Особого внимания заслуживает программная метапоэтичность речей гётевского персонажа (правда, не заглавного) о стуке падающих туфель: он ставит этот звук в один ряд с — и даже над — традиционным образным репертуаром любовной лирики: соловьями, журчащими ручьями, шелестящими ветерками и т. п., что, конечно, релевантно для Пастернака как создателя новаторской поэтики.

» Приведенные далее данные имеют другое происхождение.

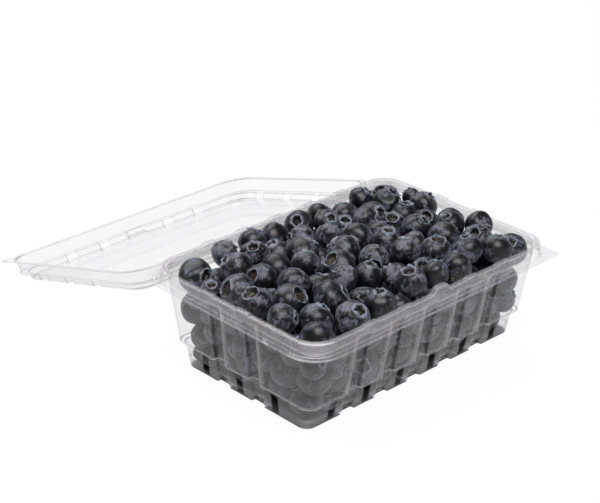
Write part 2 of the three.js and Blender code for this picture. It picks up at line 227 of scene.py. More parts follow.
length = partial(setting, unit="LENGTH", precision=5)
share = partial(setting, max=1, subtype="FACTOR")
power = partial(setting, unit="POWER")
colour = partial(setting, kind=bpy.props.FloatVectorProperty, max=1, size=3, subtype="COLOR")


class PunnetPlastic(bpy.types.PropertyGroup):
    tray_sheet: length("Tray sheet", "Thickness of the tray's sheet", SHEET * MM)
    lid_sheet: length("Lid sheet", "Thickness of the lid's sheet", LID_SHEET * MM)
    web_sheet: length("Hinge sheet", "Thickness of the bent strip between the flanges", WEB_SHEET * MM)
    bend: length("Bend", "Radius to which the sheet's folds are rounded", FOLD_RADIUS * MM)
    tint: colour("Tint", "Colour of the light that the sheet scatters", (0.41, 0.395, 0.44))
    haze: share("Haze", "How much one face of the sheet hides, seen straight on", 0.049)
    edge_haze: share("Edge haze", "How much one face of the sheet hides, seen edge on", 0.3)
    # Painted lines along the folds, standing in for their highlights: how much they hide, and their colour
    # on the tray and, grey, on the lid, where they also paint the folds' dark edges.
    fold_line_highlight: share("Fold haze", "How much more it hides along a fold", 0.32)
    tray_fold_highlight: colour("Tray folds", "Colour of the light that the tray's folds scatter", (0.75, 0.74, 0.77))
    lid_fold_highlight_and_shade: colour("Lid folds", "Colour of the light that the lid's folds scatter", (0.42, 0.41, 0.41))


class PunnetBerries(bpy.types.PropertyGroup):
    skin: colour("Skin", "Skin where the bloom is rubbed off", (0.003, 0.003, 0.004))
    bloom: colour("Bloom", "Waxy bloom on the bluest berries", (0.15, 0.175, 0.25))
    bloom_warm: colour("Warm bloom", "Waxy bloom on the reddest berries", (0.167, 0.165, 0.21))
    ring: colour("Crown ring", "Pale edge of the crown", (0.27, 0.3, 0.37))
    hollow: colour("Crown hollow", "Wall of the hollow in the crown", (0.004, 0.003, 0.003))
    pit: colour("Crown floor", "Floor of the hollow in the crown", (0.025, 0.017, 0.009))
    scar: colour("Stem scar", "Scar where the stem came off", (0.2, 0.13, 0.035))
    unevenness: share("Unevenness", "How far a berry's skin strays from a smooth ball", 0.06)


class PunnetStage(bpy.types.PropertyGroup):
    floor: colour("Floor", "Colour of the floor", (0.08, 0.08, 0.08))
    glow: share("Floor glow", "Light that the floor gives off, as a light table does", 0.92)
    key: power("Key light", "Soft light above the camera", 11)
    back: power("Back light", "Large soft light above and behind the punnet", 12)
    tent: share("Tent", "Brightness of the surroundings at the sides", 0.15)
    fill: share("Fill", "Brightness of the surroundings overhead", 0.02)
    lens: setting("Lens", "Focal length on a 36 mm sensor", 101.64, subtype="DISTANCE_CAMERA")


# ---- Modelling helpers ----


def select_only(*objects):
    bpy.ops.object.select_all(action="DESELECT")
    for obj in objects:
        obj.select_set(True)
    bpy.context.view_layer.objects.active = objects[0]


def start_editing(obj, mode="VERT"):
    select_only(obj)
    bpy.ops.object.mode_set(mode="EDIT")
    bpy.ops.mesh.select_mode(type=mode)


def stop_editing():
    bpy.ops.object.mode_set(mode="OBJECT")


def pick(obj, kind, test):
    """Selects the vertices, edges or faces that pass a test, and nothing else."""
    bpy.ops.mesh.select_all(action="DESELECT")
    mesh = bmesh.from_edit_mesh(obj.data)
    for element in getattr(mesh, kind):
        if test(element):
            element.select_set(True)
    mesh.select_flush_mode()
    bmesh.update_edit_mesh(obj.data)


def mark(obj, layer, value):
    """Writes a value to an attribute of the selected vertices."""
    mesh = bmesh.from_edit_mesh(obj.data)
    values = mesh.verts.layers.float.get(layer) or mesh.verts.layers.float.new(layer)
    for vertex in mesh.verts:
        if vertex.select:
            vertex[values] = value
    bmesh.update_edit_mesh(obj.data)


def apply_modifier(obj, kind, **settings):
    select_only(obj)
    modifier = obj.modifiers.new(kind.title(), kind)
    for name, value in settings.items():
        setattr(modifier, name, value)
    bpy.ops.object.modifier_apply(modifier=modifier.name)


def finish_piece(obj, name, body, node, material):
    """Names a finished piece, gives it its material and puts it on its body in place of a node."""
    obj.name = name
    obj.data.name = name
    obj.data.materials.clear()
    obj.data.materials.append(material)
    if body:
        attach(obj, body)
    if node:
        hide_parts(node)
    return obj


# ---- Outlines of the tray and the lid ----

# One level of a sheet: its height, its insets from the outline on the long, short and back sides, the
# radius of its corners and of the pointed one, how far a groove or flute goes in and up, how far the tab
# does, how much of a fold it is, which sets the highlight painted along it (on the floor, its glow, whose
# drop is a painted shadow), and how much clearer the sheet is where a flute has stretched it.
FIELDS = "z long short back radius point groove rise tab tab_rise fold clear"
Level = namedtuple("Level", FIELDS, defaults=[0] * 6)


def mix_levels(a, b, part):
    return Level(*(p + (q - p) * part for p, q in zip(a, b)))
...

Добавим, что самого Пастернака с Вильгельмом роднит еще и работа над «Гамлетом»: Вильгельм обрабатывает текст трагедии, обсуждает ее, ставит и играет в ней главную роль; Пастернак переводит «Гамлета» и пишет заметки о переводах Шекспира, в частности о «Гамлете». А герой его романа пишет стихотворение «Гамлет», проецируя себя на Христа, на шекспировского героя и на актера, исполняющего эту роль. Одновременно Пастернак переживает драматический внебрачный роман с Ольгой Ивинской, одной из двух женщин — прототипов Лары и очевидной вдохновительницей «Зимней ночи». А соотношение между ЗН и сюжетом ДЖ во многом напоминает соотношение между эпизодом с туфельками и сюжетом ВМ.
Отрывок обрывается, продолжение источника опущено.